Behind John Henry a large swastika hangs, his body completing the lower arms of the symbol. It is not that of the Nazi party but of Iranian Zoroastrianism. It is a symbol of progress and good fortune. This symbol also replicates wings to show that the martyr was often a prophet and messenger. In the middle a Fibonacci spiral is portrayed, the mathematical ratio found in nature 1:1:2:3:5:8:13… In the Renaissance, an inordinate amount of time was spent on the question of how to “square the circle”. In short, the square represents the world or body and the circle a man’s soul. These men were questioning how the mind and body could work in harmony and if the spirit can indeed connect to the world. Similarly the yin/yang Buddhist symbol came about. But I am more interested in the acceptance of western thought. The Fibonacci spiral was proposed as proof that mathematics was found in nature and showed a plan in what was formerly thought to be chaos; therefore, combining nature and man, word and world and spirit. In the same way myth and art are a contact between concept and existence. I employ the spiral in this purpose as well but also to visually mimic the swastika and to breakdown and deconstruct deconstruction. Each torn up silver gelatin piece of paper makes a work of art unto itself, but the sum of the parts does not equal the whole. The places in between also have meaning. Without the space between we would not see the repetition of the Golden Mean or the final layout in triptych format. At this time Man was understood as the measure of all things, this was seen and proven in divine proportion (James, 60).
Each person is a hero, together they make a society, but in turn this society makes them. Herbert Spencer agrees and says, “Before the great man can remake society, society must make him.”(Study of Sociology 35).
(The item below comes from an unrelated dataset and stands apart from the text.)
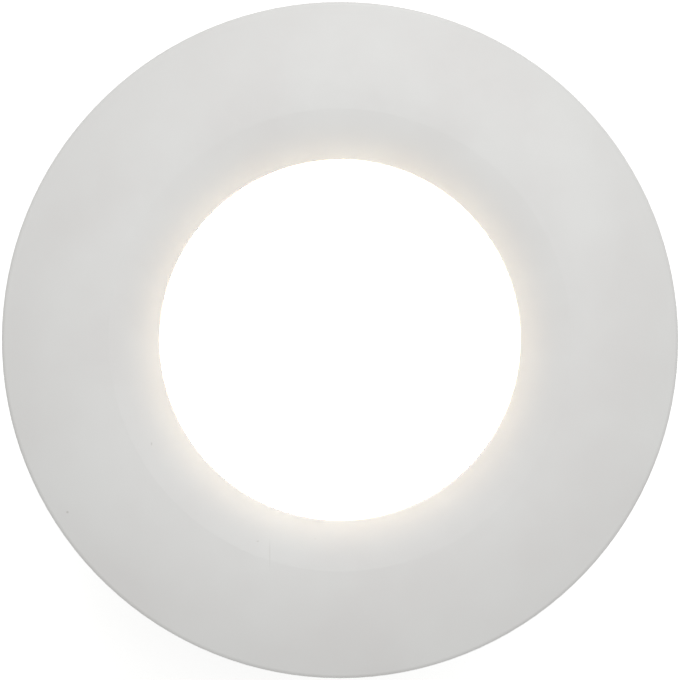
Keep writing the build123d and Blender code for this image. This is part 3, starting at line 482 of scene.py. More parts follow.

Nietzsche called for a Superman to change society, but I say it is Everyman that changes society. In this way every person can relate to the hero, because every person is a hero.
All of my characters are tired yet stoic in their regard for the will to press on. The fool journeys into the unknown, John Henry struggles against it, and Don Quixote embodies it. These pieces are printed large in order to seem imposing and larger than life. This causes a quasi-sublime experience to capture the viewer. While traveling through Europe I found myself enraptured by the size and beauty of the murals of the Renaissance. I continue to look to these and to Baroque pieces for inspiration.
The large pieces are less personal than the smaller ones. Each smaller piece has very personal implications hidden within the broad overall meanings. Loss, reactions to misandry, fear, and finally recognition and revelation; these themes underline the journey I have gone through in the past two years.
My work is a myth about me. Conversely, it is about Everyman as well. Because I render archetypes apparent, the viewers should recognize a piece of themselves in this story. Hopefully, that piece is both them and me.